I seriously doubt that; I really only spend time with conical bore wooden flutes these days, “Irish” types, and an even smaller, round-holed baroque. My tone playing on a Boehm, however, when I pick one up, is greatly improved by my comfort (now) with a smaller, more focused embouchure than it ever was prior to wooden flutes.
I think the problem you’re experiencing is, in fact, caused by the opposite of what you say; you are letting too much air escape from the Boehm system embouchure, missing the chimney more than shooting down into it. Assuming you don’t have pad leaks on your silver flute – another, very obvious, reason for hiss and poor tone – then you are probably not playing tight enough, ie, not focusing your airstream into the silver properly. Otherwise, you would not have resulting hiss.
I’m not a maker, so I have no measurements at hand, but the Pratten flutes on which Hammy based his flute has a much shallower embouchure chimney than, say a Rudall, and, I expect, a Boehm. Hammy’s flutes, unlike some “Pratten” hybrids, is much closer to the original conception.

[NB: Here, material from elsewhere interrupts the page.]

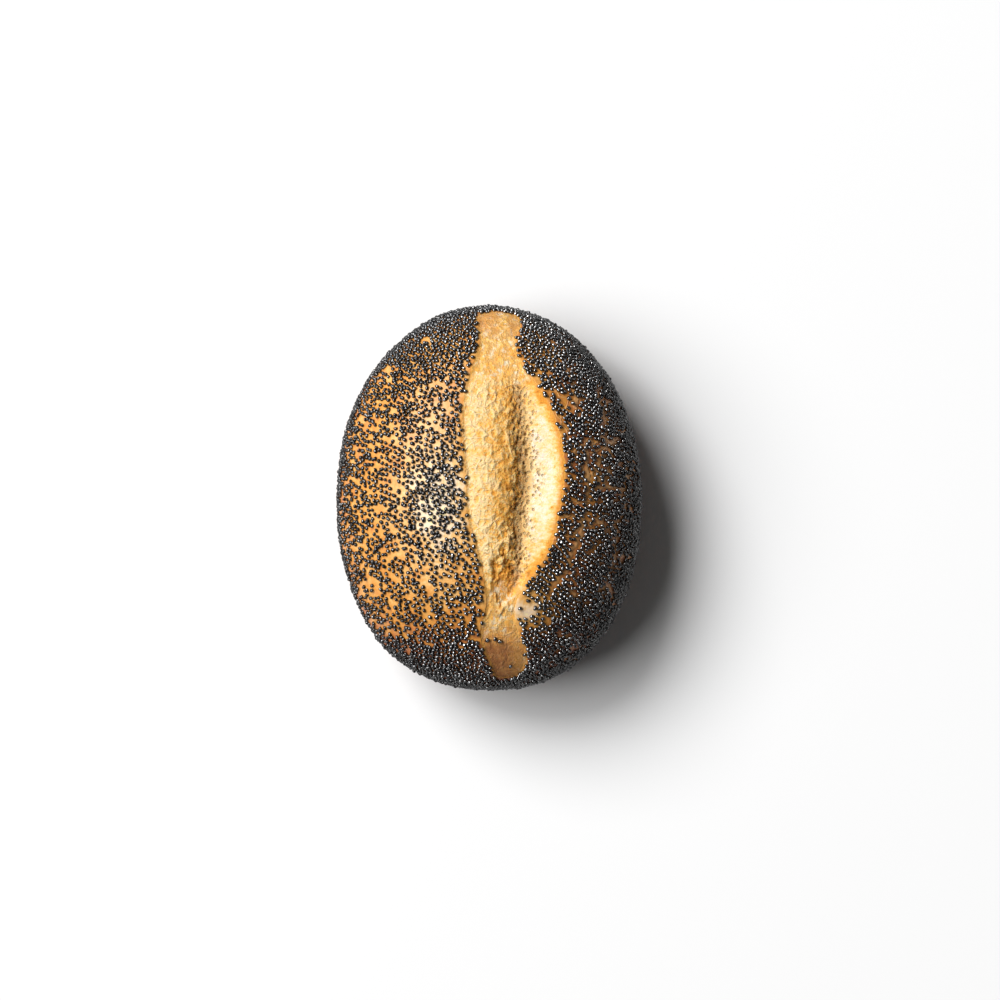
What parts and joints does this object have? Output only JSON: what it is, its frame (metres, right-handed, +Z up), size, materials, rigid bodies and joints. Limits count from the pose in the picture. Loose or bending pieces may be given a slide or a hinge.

Let me add, before the more knowledgeable jump in, that so-called Rudalls (so-called, because they indicate a maker more than a specific flute design) – and Boehm systems, for that matter – also vary alot in embouchure design, whereas a ‘Pratten’ is a more specific flute design. Which all means that in other flutes, embouchure measurements will vary, flute to flute, head-design to head-design, but, overall, your observation for the Hammy is right: Pratten types have shallower chimneys.